The test drive is crucial, because the only way to really understand a doc’s style is to experience it. Also, during your test drive, be sure to pay attention to:

  • Body language. Sometimes what isn’t said is loudest. Does the doctor seem impatient, bored, or distracted? Or attentive to what you are saying?
  • Vocabulary. Does the doctor use terms you don’t understand, or plain English? Or do they dumb things down too much for you?
  • Questions. Are questions respectfully received and thoughtfully answered? Do you feel like the doctor is listening to you? When you ask a question, do you feel like you get a satisfying answer?

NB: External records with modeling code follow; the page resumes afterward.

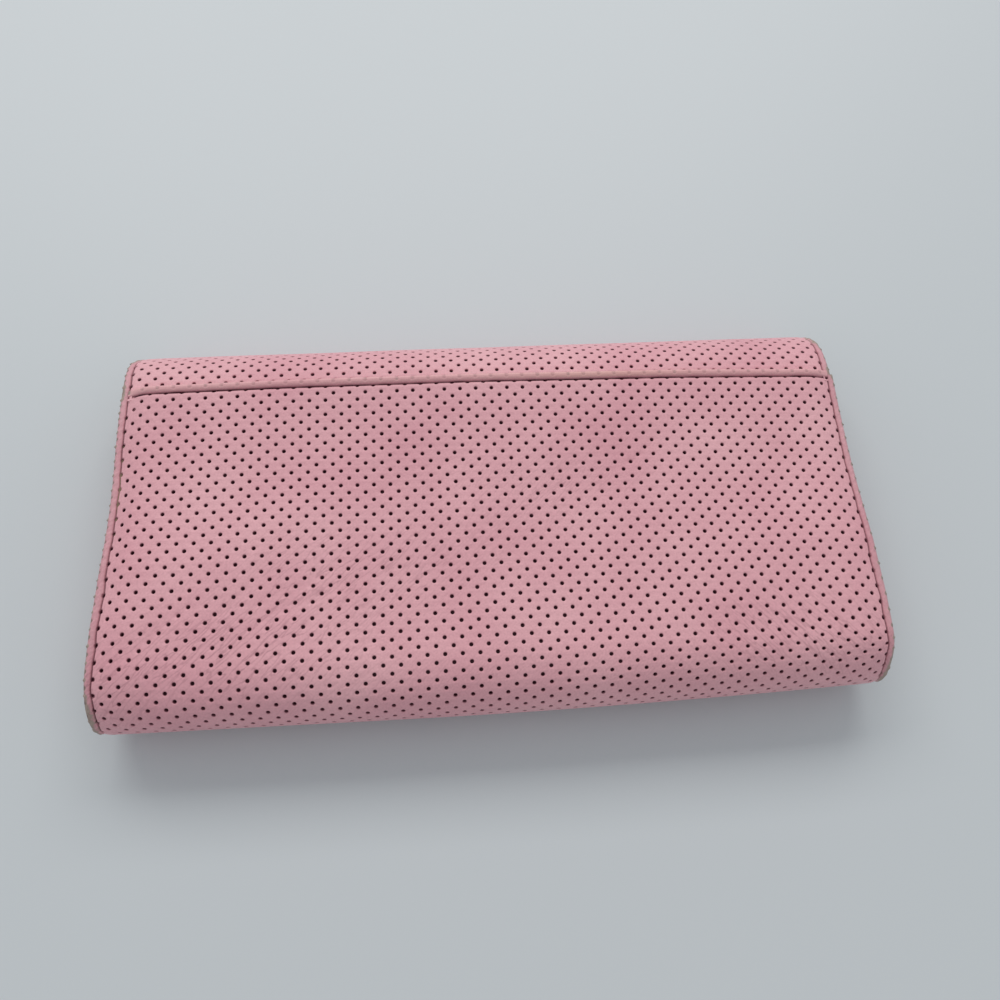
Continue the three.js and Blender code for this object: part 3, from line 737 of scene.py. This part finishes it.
def place_back(track, x, s, d, outline=None, dented=True):
    """Puts flat hide points of the back in space: along the track, with the turned edge, the bow and
    the relief. outline(y, z) is the share of the full width that is left at a place."""
    reach, sunk = turned_edge(x)
    y0, z0 = track.at(s, 0 * s)
    upper = smooth((z0 - 9 * MM) / (10 * MM))
    raised = back_relief(x, y0, track.edge_drop) * upper if dented else 0
    y, z = track.at(s, d + sunk - raised)
    if outline is not None:
        reach = reach * outline(y0, z0)
    z = z + bow(reach, y0) * upper * track.bow_share
    return np.stack([reach + slumped(reach, y0) * upper, y + drawn_in(reach, y0), z], axis=-1)


# %% Marks and finishing
def facing(faces, points, away, sample=0):
    """Turns all the faces over if one of them, the sample, doesn't look the way it should."""
    a, b, c = points[faces[sample][:3]]
    return faces if np.dot(np.cross(b - a, c - b), away) > 0 else faces[:, ::-1]


def hide_marks(points, hole, wear=0.0, fade=0.0):
    """The values that an outer hide stores at its points for the leather material."""
    x, y, z = (points[..., i].ravel() for i in range(3))
    rubbed = corner_wear(x, y) + np.ravel(wear)
    upper = smooth((z - 5 * MM) / (6 * MM))
    crumple, crumple_right = crumple_map(x, y)
    return {"hole": np.ravel(hole), "wear": rubbed, "fade": np.ravel(fade) + 0 * rubbed,
            "crumple": crumple * upper, "crumple_right": crumple_right * upper}


def finished(name, points, faces, marks, material):
    """Makes the mesh, and gives it its material."""
    thing = joined_mesh(name, points.reshape(-1, 3), faces, marks)
    thing.data.materials.append(material)
    return thing


# %% [markdown]
# ## Fields, margins and edges
#
# The next functions lay out everything that shows: the field of real holes, the margins beside it, and
# the edges that run the whole length. Each ends by storing its values and taking its material.

# %% Fields of holes
def field_piece(name, track, s_low, rows, first_row, outline=None):
    """A field of real holes between the two side margins, closed behind by its backing cloth."""
    x, s, d, hole, faces = perforated(-FIELD_SIDE, FIELD_SIDE, s_low, rows, first_row,
                                      np.arange(-COLUMNS, COLUMNS))
    back_x, back_s = np.meshgrid(np.linspace(-FIELD_SIDE, FIELD_SIDE, 2 * COLUMNS + 1),
                                 s_low + np.arange(rows + 1) * HOLE_ALONG)
    back_faces = grid_faces(*back_x.shape)[:, ::-1] + len(x)
    x, s = np.r_[x, back_x.ravel()], np.r_[s, back_s.ravel()]
    d, hole = np.r_[d, np.full(back_x.size, THICK + 0.03 * MM)], np.r_[hole, np.ones(back_x.size)]
    points = place_back(track, x, s, d, outline)
    faces = np.vstack([faces, back_faces])
    return finished(name, points, faces, hide_marks(points, hole), calf)


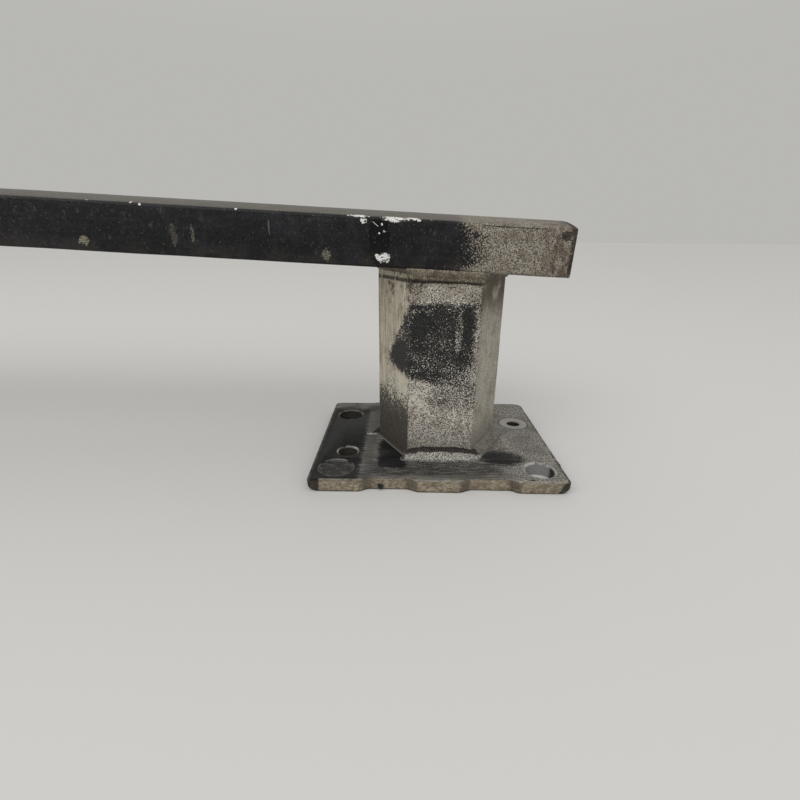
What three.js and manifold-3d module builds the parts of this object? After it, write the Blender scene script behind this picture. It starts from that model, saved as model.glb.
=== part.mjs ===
// Bumper reinforcement beam, standing on its two mounting plates.
//
// A bowed two-cell aluminium extrusion is welded onto two hexagonal crash cans, and each can is
// welded to a thick bolt-on plate. Millimetres. +X runs along the beam, +Z is up, -Y is the front.
// The origin is on the plane that the plates stand on, midway between them.

import * as THREE from 'three';
import { mergeVertices } from 'three/addons/utils/BufferGeometryUtils.js';
import Module from 'manifold-3d';

const wasm = await Module();
wasm.setup();

const { degToRad } = THREE.MathUtils;

// Layout
const footSpacing = 968; // between the centres of the two mounting plates
const fitGap = 0.3; // left between two pieces that touch
const canOffsetOut = 2.4; // can's axis from the plate's centre, towards the beam's end
const canOffsetBack = 2.1; // can's axis from the plate's centre, towards the back

// Beam
const beamWidth = 83; // front face to back face
const beamSideHeight = 28.5; // underside to the edge of the crowned face
const crownRise = 4.8; // middle of the crowned face above its edges
const beamCornerRadius = 2;
const beamWall = 3;
const beamWebThickness = 2.5;
const beamOverhang = 76.3; // plate's centre to the beam's end, at the underside
const beamEndHeight = 132.6; // underside of the beam at its end
const endSlope = degToRad(2.55); // fall of the straight ends towards the tips
const straightLength = 335; // straight stretch at each end
const bowSteps = 12; // flats in the curved middle

// Crash can, a regular hexagon with two of its facets facing front and back
const beamShelf = 3.05; // beam's overhang past the can's front and back facets
const canWall = 3;
const canCornerRadius = 2.5;
const canInnerRadius = 1;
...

If you don’t have a good experience on your test drive, don’t be afraid to move on to the next doc on your list. Sure, it can be frustrating in the short-term, but once you find the right one, it will be worth the effort in your (long and healthy) life with diabetes.

Or maybe we should focus on the intermediate term…

Because there’s something important you should know about the long-term: The doc who’s right for you now may not be the one who’s right for you down the road. Many newly diagnosed PWDs are more comfortable with in-charge docs early in their experience, but want to take greater ownership later on as they gain knowledge and experience.

As your needs change, so too, in many cases, will your choice of doctor. And there’s nothing wrong with that.